Jess: Hmm….yeah. And we have no idea what we’re messing with. The characters in Stranger Things don’t imagine that there are other…things?…living in the Upside Down. That there are such terrible consequences. Instead, the kids suffer the consequences of all that adult recklessness.
Jonathan: Yeah, exactly. Faith of a Child and all that
Jess: Also, where do I go to get in a sensory deprivation tank?
Jonathan: Get out the bags of salt, chica, and your kids’ swimming pool.
Jess: Here’s a great quote from the Duffer Brothers:
“We were in the last generation to grow up without a cell phone being a part of our lives at all, without tech things and having any of that. For us, we like going back to a time — and I’m sure nostalgia is feeding into that — where cell phones and the internet weren’t around. If you went off with friends, it felt like you really could get lost on a grand adventure. There is some nostalgia to it. For us, it was specifically missing that.”
Hey, we’re on a grand adventure with Sick Pilgrim too.
Jonathan: That’s where I think Catholics (and Christians) can really start speaking into people’s lives with some credibility again. Christianity is the Great Adventure full of danger, sadness, sorrow, fun, craziness, friends, laughter, food, and good ole fashioned awe.

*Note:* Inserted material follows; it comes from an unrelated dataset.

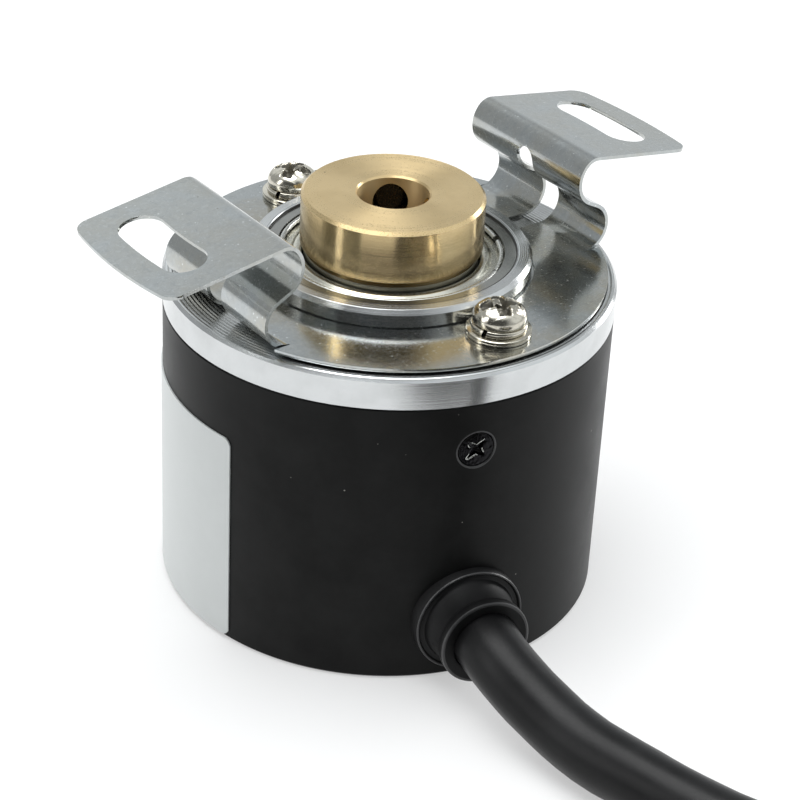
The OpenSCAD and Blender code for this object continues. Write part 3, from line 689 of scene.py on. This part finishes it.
def inner_outline():
    """The middle hole, with the two arm windows that open into it."""
    half, end = WINDOW_HALF, WINDOW_END - WINDOW_HALF
    mouth = math.degrees(math.asin(half / HOLE_R))
    corner = [(12.75, half), (12.25, half + 0.12), (11.9, half + 0.5)]
    out = []
    for side in (1, -1):
        points = arc((end, 0), half, -90, 90, 12) + corner
        points += arc((0, 0), HOLE_R, mouth + 5, 175 - mouth, 72)
        points += [(-x, y) for x, y in reversed(corner)]
        out += [(x * side, y * side) for x, y in points]
    return out


def slot_outline(side):
    """The ear's slot, curved with the tip, with round ends."""
    half, reach = 1.9, 3.0
    c = S_TIP - TIP_R
    r = S_SLOT - c
    turn = math.degrees(math.asin(reach / r))
    top = arc((c, 0), r, turn, turn, 1)[0]
    points = arc((c, 0), r + half, -turn, turn, 12)
    points += arc(top, half, turn, turn + 180, 20)[1:-1]
    points += arc((c, 0), r - half, turn, -turn, 12)
    points += arc((top[0], -top[1]), half, 180 - turn, 360 - turn, 20)[1:-1]
    return [(x * side, y) for x, y in points]


def inside(point, loop):
    """Whether a flat point is within a closed outline."""
    x, y = point
    hit = False
    for (x0, y0), (x1, y1) in zip(loop, loop[1:] + loop[:1]):
        if (y0 > y) != (y1 > y) and x < x0 + (x1 - x0) * (y - y0) / (y1 - y0):
            hit = not hit
    return hit


def make_bracket():
    """The pressed sheet: its flat blank is cut into triangles, bent, and then given its thickness."""
    outer = half_outline(1) + half_outline(-1)
    holes = [inner_outline(), slot_outline(1), slot_outline(-1)]
    holes += [arc((0, s * SCREW_Y), SCREW_HOLE_R, 0, 352.5, 47) for s in (1, -1)]
    points, edges = [], []
    for loop in [outer] + holes:
        first = len(points)
        points += [Vector(p) for p in loop]
        edges += [(first + i, first + (i + 1) % len(loop)) for i in range(len(loop))]
    rows = [BEND_X + (S_LOW - BEND_X) * i / 18 for i in range(19)]
    rows += [S_RUN + (S_HIGH - S_RUN) * i / 16 for i in range(17)]
    rows += [S_HIGH + (S_EAR - S_HIGH) * i / 10 for i in range(1, 11)]
    rows += [BEND_X - 0.12, S_LOW + 0.1, S_RUN - 0.1, S_EAR + 0.12]
    across = [-ARM_Y, -7.1, -6, -4.5, -3, -1.8, 0, 1.8, 3, 4.5, 6, 7.1, ARM_Y]
    for s in [side * row for side in (1, -1) for row in rows]:
        first = len(points)
        points += [Vector((s, y)) for y in across]
        edges += [(first + i, first + i + 1) for i in range(len(across) - 1)]
    flat, _, triangles, *_ = delaunay_2d_cdt(points, edges, [], 0, 1e-5)
    keep = []
    for tri in triangles:
        middle = sum((flat[i] for i in tri), Vector((0, 0))) / len(tri)
        if inside(middle, outer) and not any(inside(middle, hole) for hole in holes):
            keep.append(tuple(tri))
    bracket = mesh_object("bracket_sheet", [bent(p.x, p.y) for p in flat], keep, "housing", 70)
    bm = bmesh.new()
    bm.from_mesh(bracket.data)
    bmesh.ops.delete(bm, geom=[v for v in bm.verts if not v.link_faces], context="VERTS")
    bm.to_mesh(bracket.data)
    bm.free()
    solid = bracket.modifiers.new("thickness", "SOLIDIFY")
    solid.thickness, solid.offset, solid.use_even_offset = SHEET * MM, 0, True
    merge = bracket.modifiers.new("flats", "DECIMATE")
    merge.decimate_type, merge.angle_limit = "DISSOLVE", math.radians(0.5)
    bevel = bracket.modifiers.new("rim", "BEVEL")
    bevel.width, bevel.segments = 0.075 * MM, 3
    bevel.limit_method, bevel.angle_limit = "ANGLE", math.radians(50)
    weighted = bracket.modifiers.new("normals", "WEIGHTED_NORMAL")
    weighted.keep_sharp, weighted.weight = True, 90
    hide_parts("mounting_bracket")
    sheet_metal.dress(bracket)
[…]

Oh, and loads of mystery.
Jess: Yes, that longing we see in millennials for more traditional worship and something otherworldly or ancient speaks to this too. That’s why this show isn’t just an inside joke for Gen Xers. It doesn’t exploit its time period as a gag. It has a kind of awe for it, that it was the last time, the last breath, before we became digital. Before information was available at a keystroke. Before kids stopped riding around in gangs on bikes. It’s about that last moment when you were still naive. When you thought the monsters were just in stories.
Jonathan: And maybe that world is threatening to burst in on us again.
Jess: Yeah, maybe we can find it again, on the other side of the board.